Dr Ernest Umakhihe, Nigeria’s Permanent Secretary for the Federal Ministry of Agriculture and Rural Development disclosed that the Cocoa Farmers Association of Nigeria (CFAN)… “seeks to improve the livelihood of their farmers through Living Income Differential of $400/ton of cocoa beans sold.”
Ghana and Cote d’Ivoire are benefiting from the LID “while Nigerian cocoa farmers are at a disadvantage of this benefit”, Dr Umakhike emphasised in a speech read on his behalf by Engr. Abdullahi G. Abubakar.
“Nigeria being lined up to join the LID system will also guarantee that the premium charged in the $100 billion chocolate industry will help in boosting the income of the smallholder cocoa farmers,” he added.
Engr. Abubakar, a Director of the Federal Ministry of Agriculture and leader of the Nigerian government delegation explained the visit was to “gain insight into the operations of the LID.”
African Cocoa Organisation in the offing
Cocoa is said to be the highest non-oil contributor to Nigeria’s gross domestic product (GDP) with the country currently ranking number four among the top producers with 340,000-tonne annual output.
Nigeria’s liberalised and unregulated cocoa sector, the delegation noted, was depriving smallholder cocoa farmers of the appropriate income, aside from losing out on the Living Income Differential (LID).
But Africa’s biggest economy reckons that the status quo can only be remedied by joining hands with Ghana and Cote d’Ivoire in pushing the agenda for a favourable pricing mechanism for African cocoa producers.
Engr. Abubakar opined that the 2-nation cocoa organisation “if fully implemented in the region can be compared to the Organisation of Petroleum Exporting Countries (OPEC) where prices of cocoa will be regulated.”

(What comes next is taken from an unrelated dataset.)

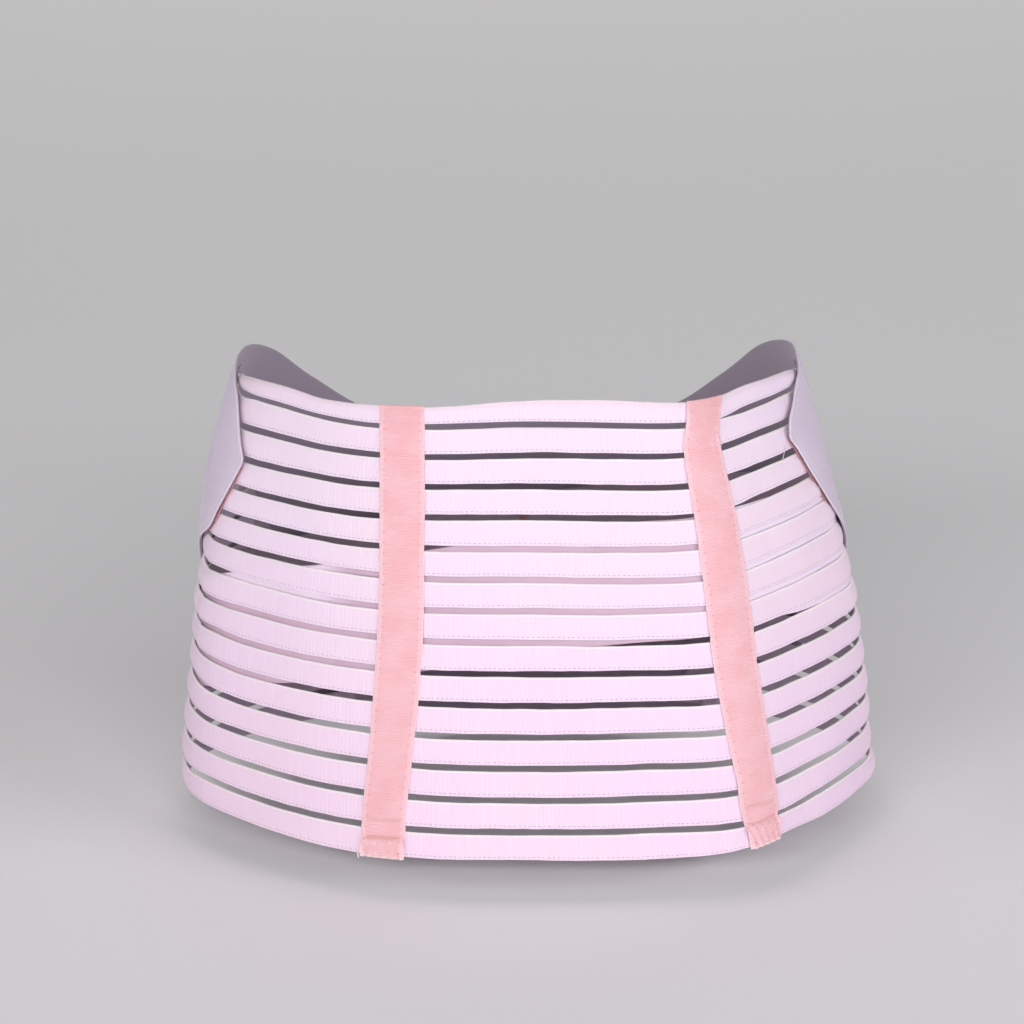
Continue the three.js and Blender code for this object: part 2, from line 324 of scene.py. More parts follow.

“More or less it’s like an ICCO, but this one is a regional African Cocoa organisation that has been formed. This one, no importing country, this is purely exporting countries and Ghana and Cote d’Ivoire we form the nucleus of this new organisation,” Boahen Aidoo, the Cocobod Chief, seconded the Nigerian position.
He practically opened an invitation to all cocoa-growing African countries to join the organisation, assuring that all structures have been put in place for a formidable institution.
“The size of the bird is actually determined by the number of feathers. So the more the feathers the bigger the size of the bird, therefore, if we can get more members to shore this organisation then we become bigger and stronger,” Joseph Boahen Aidoo appealed.
He believed it is high time African cocoa producers had a common front just as Big Chocolate has a united front in the World Cocoa Foundation.
“And the top 100 manufacturing companies are all there. Literally, they dictate price and everything. And so it cannot be the case that we the producers are not together especially here in Africa,” the Ghana cocoa boss said.
Ghana and Cote d’Ivoire together account for over 60% of the global cocoa beans supply but receive a paltry 6% of the $130 billion industry revenue.
With Nigeria and Cameroon joining the LID bloc, the organisation is expected to control over 75% of the cocoa beans market, creating an African economic force that demands a seat at the price determination table.
Admission criteria
With the warm embrace accorded Nigeria, the founding parties of the pan-African cocoa organisation – Cote d’Ivoire – Ghana Cocoa Initiative – have signalled clearly their readiness to admit new members into their ranks.
Would-be members of the bloc must, however, meet a number of conditions, namely to demonstrate state oversight of the cocoa production value chain as well as to have their national legislative assembly ratify the organisation’s Charter.
This is to ensure the country’s commitment to comply with the organisation’s founding principles of keeping the interest of the smallholder cocoa farmers at the heart of its activities.
It is upon successful admission into the organisation that the country can apply the $400-per-tonne LID to its pricing mechanism solely for the benefit of the cocoa farmer.